Jonette Christian’s recent BDN OpEd alleging a serious problem with asylum fraud misconstrues the real situations of many asylum seekers living in Maine and around the country.
Not every asylum claim is successful, but denial of a case does not mean the claim was fraudulent. All too often, the success of an asylum claim depends on whether the applicant had a lawyer representing her. Statistics show asylum applicants who do not have lawyers are much less likely to win their cases. Within the Pro Bono Panel of Immigrant Legal Advocacy Project, or ILAP, attorneys who represent asylum clients maintain a 97 percent success rate while asylum seekers facing deportation without a lawyer are approved just 11 to 12 percent of the time. We have seen this trend play out in case after case in Maine.
Take the story of Claude from the Democratic Republic of Congo: Claude came to the United States out of necessity, for his safety. Claude is from a minority ethnic group in the DRC, which has faced persecution, including genocide. He fled the DRC after being tortured, detained and threatened with death by DRC government officials. When he fled, Claude was forced to leave behind his family and a career as a pastor and community leader. He looked hard for a lawyer in Maine but had no money and could not find someone to represent him for free. Claude’s first asylum application was denied because, without the help of a lawyer, he made small mistakes in his asylum filing — not because he committed fraud. His case then was sent to the Boston Immigration Court. This time, however, he found a free lawyer from ILAP, and it made all the difference. Claude won his case. His children and wife are with him here in Maine, where Claude works as an educator. One of his children attends an elite New England college on a full scholarship; another is pursuing a master’s degree from the University of Maine.
Claude’s story represents the norm, not the exception. In our work, we often see individuals who first applied for asylum on their own and were denied because of translation errors or minor mistakes and misunderstandings. But, individuals such as Claude who are fortunate to get the help of a lawyer often end up winning their cases in the end.
In terms of actual fraud, there already are sufficient penalties built into the process to deter people from fraudulently seeking asylum. Submitting an asylum application begins a process that includes numerous security checks and the scrutiny of trained officers on the consistency and credibility of an asylum claim, sometimes including forensic testing and field investigations. If a case is denied, the applicant faces deportation. Those who file frivolous applications are subject to criminal penalties and a permanent bar to immigration.
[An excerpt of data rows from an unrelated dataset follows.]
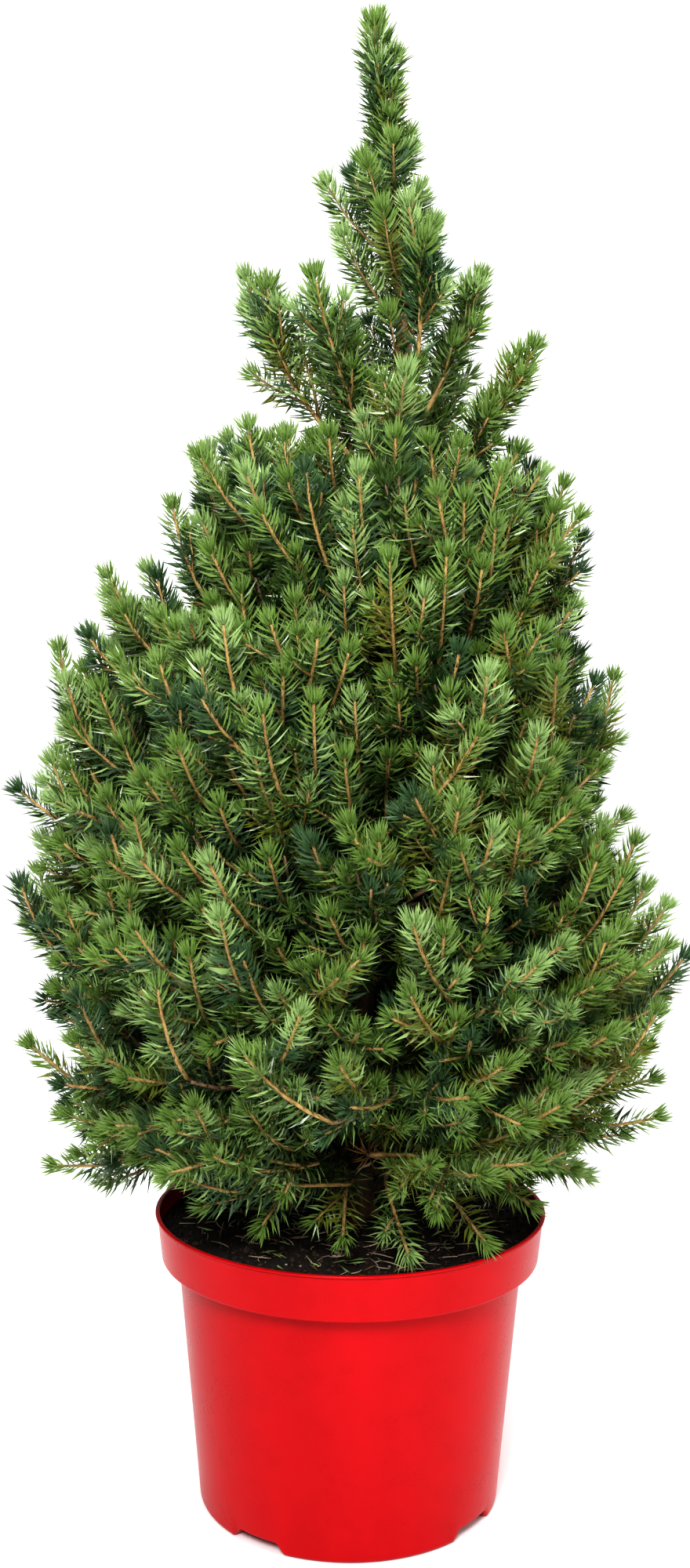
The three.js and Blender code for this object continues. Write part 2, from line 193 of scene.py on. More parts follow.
def makeStudio():
    scene = bpy.context.scene
    scene.view_settings.view_transform = "Standard"
    scene.view_settings.look = "High Contrast"
    data = bpy.data.cameras.new("camera")
    data.lens = studio["lens"]
    data.sensor_width = studio["sensor"]
    data.clip_start, data.clip_end = 0.05, 50
    camera = bpy.data.objects.new("camera", data)
    camera.location = studio["cameraAt"]
    tilt = Matrix.Rotation(math.radians(90 - studio["pitch"]), 4, "X")
    roll = Matrix.Rotation(math.radians(studio["roll"]), 4, "Z")
    camera.rotation_euler = (tilt @ roll).to_euler()
    scene.collection.objects.link(camera)
    scene.camera = camera
    scene.world = makeWorld()
    for name, lamp in studio["lamps"].items():
        addLight(name, *lamp)
    floor = bmesh.new()
    bmesh.ops.create_grid(floor, x_segments=1, y_segments=1, size=studio["floorSize"])
    mesh = bpy.data.meshes.new("floor")
    floor.to_mesh(mesh)
    floor.free()
    paper = Finish("paleFloor", Base_Color=studio["floorColour"], Roughness=0.95)
    mesh.materials.append(paper.material)
    floorPiece = bpy.data.objects.new("floor", mesh)
    scene.collection.objects.link(floorPiece)
    print("studio ready")


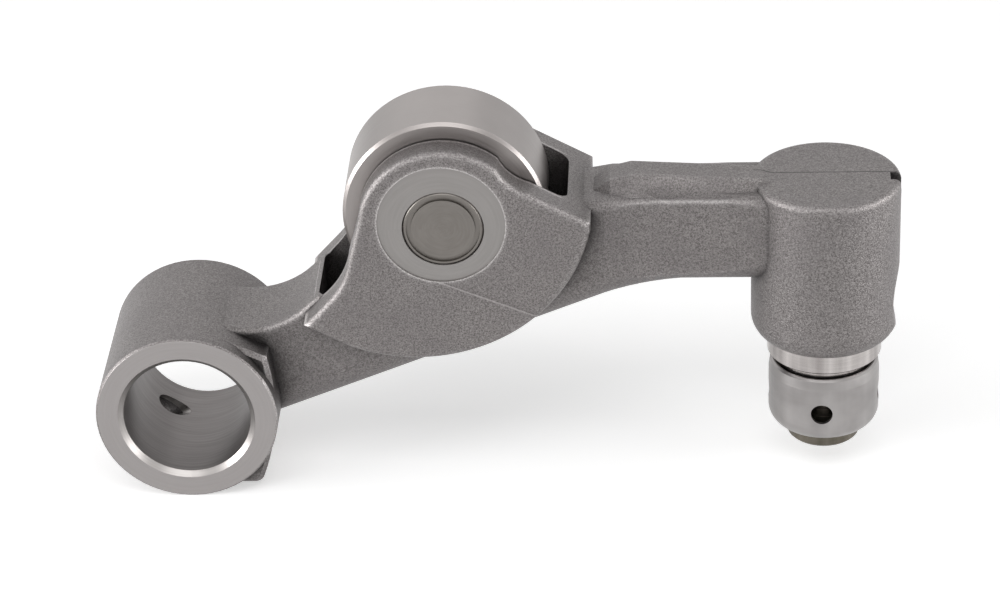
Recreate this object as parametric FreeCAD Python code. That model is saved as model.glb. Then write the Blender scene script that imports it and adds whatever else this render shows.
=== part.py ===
import FreeCAD, Part
import math
import os

# Roller rocker arm with a hydraulic lash adjuster.
# Millimetres. Origin at the middle of the shaft bore, +Y along the bore,
# +X towards the adjuster, +Z up along the axis of the adjuster.

# Shaft boss
bore_r = 8.5
bore_chamfer = 0.7
boss_r = 12.14
boss_half = 11.04
boss_edge = 0.25

# Flange that joins the boss to the arm
flange_half = 9.4
flange_top_x = 11.0
flange_top_z = 8.2
flange_wide_x = 11.7
flange_low_x = 9.2
flange_inner_x = 4.0
flange_low_z = -11.3
flange_corner = 1.4
flange_edge = 0.6

# Bar from the boss to the adjuster
bar_half = 6.1
bar_slope = 0.4
bar_low_z = -1.86
bar_low_x = 16.0
bar_bend_x = 56.0
bar_flat_x = 66.0
bar_under_z = 16.25
bar_turn_x = 60.5
bar_turn_z = 15.45
bar_low_round = 4.5
bar_top_round = 0.75
bar_start_x = 51.4
bar_start_z = 28.4
arm_end_x = 53.8
arm_end_z = 26.5
arm_top_x = 18.1
arm_top_z = 15.7
hollow_start = 1.14
hollow_x = 10.6
hollow_z = 11.0
hollow_end_x = 15.4
hollow_end_z = 13.3
beam_top_x = 57.0
beam_top_z = 29.4
beam_top_round = 1.7
side_hollow = 0.75
side_hollow_low_x = 56.0
side_hollow_high_x = 77.0

# Rib along the top of the beam, with a scoop along each side of it
rib_half = 1.9
rib_slope = 1.6
rib_start_x = 54.6
rib_knee_x = 56.8
rib_knee_z = 30.6
rib_rise_x = 59.5
rib_rise_z = 31.3
rib_fall_x = 76.5
rib_fall_z = 30.4
rib_end_x = 80.0
scoop_r = 4.8
scoop_y = 5.9
scoop_z = 33.8
scoop_low_x = 65.5
scoop_high_x = 70.0
scoop_turn_r = 16.0
scoop_turn = 0.62

# Roller, its pin and its needles
pin_x = 35.24
pin_z = 27.59
pin_r = 5.35
pin_edge = 0.3
stake_r = 4.48
stake_width = 0.32
stake_depth = 0.35
roller_r = 13.32
roller_half = 5.735
roller_edge = 0.42
needle_r = 1.25
needle_count = 16
needle_half = 5.3
needle_edge = 0.25
needle_clearance = 0.015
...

The system already has many checks in place to assure that those who are granted asylum truly need it. Denying asylum seekers the right to work should not be seen as a viable or just way to deter fraud.
We applaud Sen. Angus King’s efforts to get asylum applicants working sooner through the introduction of legislation that would shorten the time they must wait for work permits — from six months down to one. Already, both domestic law and international treaties allow those who need protection to legally remain in the United States while their cases are pending, and these one-year renewable work permits are valid only while the asylum application is being processed. If their cases are ultimately denied, they will no longer be able to work, and they will face deportation.
Why not allow asylum seekers to work while they are going through the process, instead of force them to rely on public benefits or charity organizations? Like Claude, the asylum seekers we see want nothing more than to become self-sufficient — to work and provide for their families. Reports by the Maine State Chamber of Commerce and the Maine Development Foundation tell us that bringing more immigrant workers into the workforce will be essential for Maine’s economic future. It is in our interest to allow new residents to work while going through the immigration process and building their new lives here in Maine — because it benefits them, their families, the businesses that employ them and our state economy as a whole.
Anna Welch is Associate Clinical Professor at the University of Maine School of Law. She runs Maine Law’s Refugee and Human Rights Clinic and teaches immigration law. Sue Roche is executive director of the Immigrant Legal Advocacy Project.